▶ AIM OF THE TASK: Take the lines from the beginning of the data below through the line holding "from mathutils import Matrix, Vector" and return exactly those.

▶ RECORDED DATA:
****************
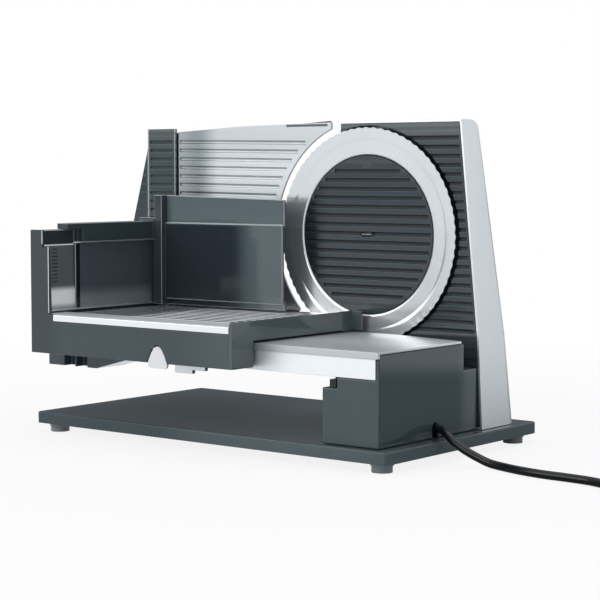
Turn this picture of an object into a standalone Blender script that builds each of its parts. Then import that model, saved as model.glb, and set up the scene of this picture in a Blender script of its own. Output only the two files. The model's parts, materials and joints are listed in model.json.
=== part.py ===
# Electric food slicer, built as separate pieces in metres, +Z up.
# The machine frame has X to the right along the rail, Y away from the food side, and Z = 0 on the base plate's top.
# The whole model hangs on one empty that puts the middle of its footprint at the world's origin, on the table.

import math

import bpy
import bmesh
from mathutils import Matrix, Vector

for stale in list(bpy.data.objects):
    bpy.data.objects.remove(stale, do_unlink=True)

MM = 0.001

# Clearances
GAP = 0.3 * MM
OVERRUN = 2.0 * MM

# Base plate and feet
PLATE_LENGTH = 353.2 * MM
PLATE_DEPTH = 203.4 * MM
PLATE_THICKNESS = 9.4 * MM
PLATE_CORNER = 3.0 * MM
PLATE_CHAMFER = 0.8 * MM
FOOT_HEIGHT = 7.0 * MM
FOOT_RADIUS = 8.6 * MM
FOOT_TOE_RADIUS = 7.8 * MM
FOOT_TOE_HEIGHT = 4.8 * MM
FOOT_INSET = 13.4 * MM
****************
▶ PROBLEM SOLUTION:
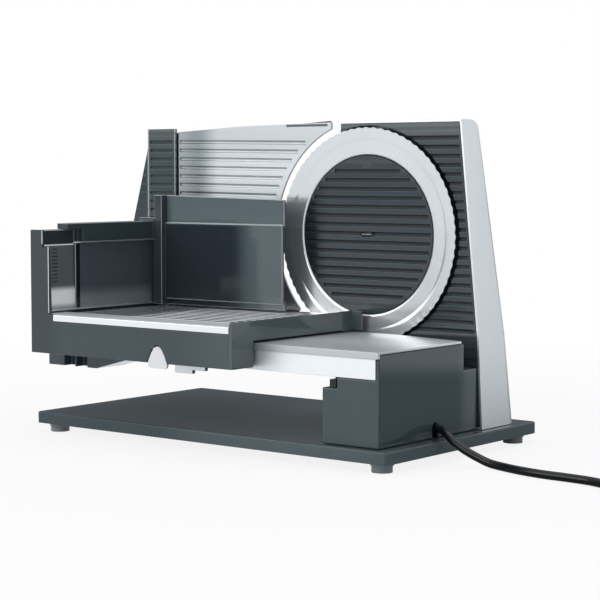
Turn this picture of an object into a standalone Blender script that builds each of its parts. Then import that model, saved as model.glb, and set up the scene of this picture in a Blender script of its own. Output only the two files. The model's parts, materials and joints are listed in model.json.
=== part.py ===
# Electric food slicer, built as separate pieces in metres, +Z up.
# The machine frame has X to the right along the rail, Y away from the food side, and Z = 0 on the base plate's top.
# The whole model hangs on one empty that puts the middle of its footprint at the world's origin, on the table.

import math

import bpy
import bmesh
from mathutils import Matrix, Vector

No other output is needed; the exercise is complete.